I’ve been meaning to write this post for a few days now (or maybe a week even). I saw a tweet from Matthew Kolken, an immigration attorney with his own blog, that got me thinking. He said:
— Matthew Kolken (@mkolken) January 21, 2015
To which I responded:
— Spencer Larche (@ImmiLawWDE) January 21, 2015
For starters, I’m not a Republican. I’m not a Democrat. I’m a libertarian, but I’m not a Libertarian. So if you bash a political party — any political party — I’ll probably agree with you to some extent. I state this so you know that my criticism is relatively objective and not driven by my political affiliation. All of that being said: The GOP is insane.
Insane in the semipermeable membrane.
Republicans know — 100% know — that they need the Latino vote. Even if it is not critical now, it will be absolutely necessary over the long-run. They don’t have to get them all, but if 95-plus percent of Latinos vote for Democrats based on immigration issues, then it doesn’t matter how good you think your fiscal policy is. You’re probably going to lose.
And yet, some Republicans, such as Alabama’s Senator Sessions, insist on impeding immigration reform at every opportunity. I understand if you want sensible reforms — secure the border first and all that jazz — but to not think that any immigration reform is needed is simply burying your head in the sand. Immigration is a HUGE problem that is not going away. The system is terrible in so many ways. Immigration attorneys could probably come up with 100+ reforms before they even reached the issue of “illegal” aliens. At least give reform the ol’ college try.
Nope. As Bush the Elder stated (or maybe it was just Dana Carvey): “Not gonna do it.” The GOP simply isn’t interested.
As we head toward the 2016 election, the problem is only going to get worse. The GOP primaries are going to push everyone to the right, and the eventual candidate likely won’t stand a chance with Latinos in the general election. The sole chance that the GOP has of bringing Latinos into the fold is if it embraces its libertarian wing. As it stands now, the GOP has done everything it can to silence the libertarians, making many of them enemies. Look what they did to poor Ron Paul and his many followers, most of whom represent a young demographic that was previously the exclusive domain of the Democratic Party (or maybe the Green Party). Part of me feels the GOP has already missed its chance here.

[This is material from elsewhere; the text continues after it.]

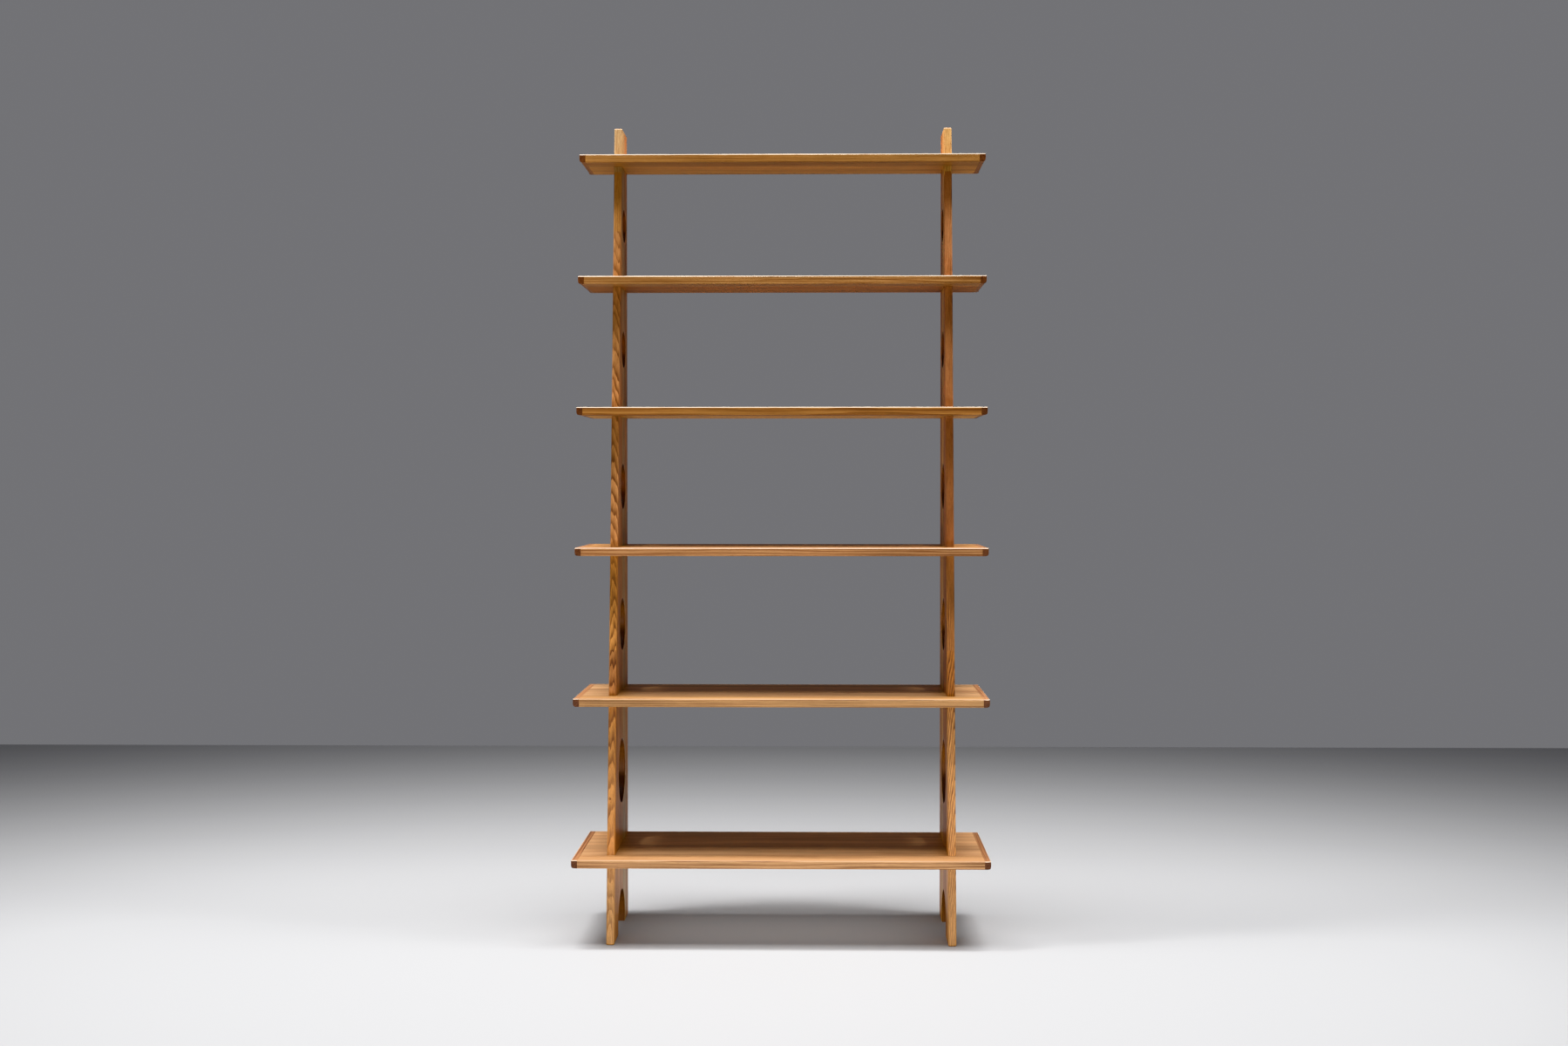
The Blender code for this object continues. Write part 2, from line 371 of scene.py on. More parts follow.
class WoodNodes:
    """Nodes that draw one board in its oiled wood.

    A constant that ends in SPAN is where a smooth step starts and ends. One that ends in STEP also
    holds what the step gives at either end.
    """

    # Surface of the oiled wood; relief is how much of the bump is due to rings and to fibres
    ROUGHNESS = 0.46
    ROUGHNESS_RANGE = 0.16
    SPECULAR = 0.3
    RING_RELIEF = 0.35
    FIBRE_RELIEF = 0.65
    BUMP_STRENGTH = 0.35
    BUMP_DEPTH = 0.0004

    # Growth rings: share of dark wood through one year, and how bends and uneven years shift them
    RING_PROFILE = ((0.0, 0.0), (0.05, 0.9), (0.16, 1.0), (0.34, 0.66),
                    (0.60, 0.28), (0.86, 0.06), (1.0, 0.0))
    WANDER = Figure((1.3, 8, 8), 0)
    BENDS = Figure((3, 85, 85), 61)
    BENDING = 0.006
    UNEVEN_RATE = 70.0
    UNEVEN_DETAIL = 1
    UNEVENNESS = 0.007
    STRENGTH = Figure((2.2, 26, 26), 5)
    STRENGTH_STEP = (0.3, 0.7, 0.45, 1.0)

    # Knots: the dark eye, and how far out and by how many rings the grain bends round it
    KNOT = tone(88, 46, 22)
    KNOT_DARKNESS = 0.8
    KNOT_CORE = 0.2
    KNOT_REACH = 2.6
    KNOT_BENDING = 0.5

    # Fibres, long dark streaks, pores and cloudy patches
    FIBRE = Figure((26, 950, 950), 0, 3, 0.62)
    FIBRE_STEP = (0.3, 0.7, 0.82, 1.10)
    STREAK = tone(150, 104, 70)
    STREAKS = Figure((1.1, 240, 240), 11, 3, 0.6)
    STREAK_SPAN = (0.46, 0.66)
    PORE = tone(120, 84, 60)
    PORES = Figure((90, 1900, 1900), 3, 1)
    PORE_STEP = (0.66, 0.74, 0.0, 0.35)
    PATCHES = Figure((2.6, 30, 30), 17)
    PATCH_STEP = (0.3, 0.7, 0.84, 1.10)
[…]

Rand Paul is the only potential presidential candidate that has libertarian leanings, but he fell a bit further from the tree than most libertarians would like. His stance on immigration is moderate only by GOP standards, which is disappointing. But the overall point is more to the party than the presidential candidate. A true libertarian-leaning GOP party would be in favor of opening the borders, not closing them – of getting government out of the way. If businesses need international employees, hire them without all the red tape. If someone from Peru wants to work in the U.S. as a plumber, architect, or lawyer, I say welcome. I would be floored if the GOP ever went that far, but by closing the party to new ideas on immigration, it almost guarantees that most Latinos will vote for Democrats.
No immigration solution is going to be perfect (or even close), but the GOP has to at least try to find common ground unless it plans on simply writing off the Latino vote going forward. I don’t hold out much hope that it will happen, though. Only time will tell.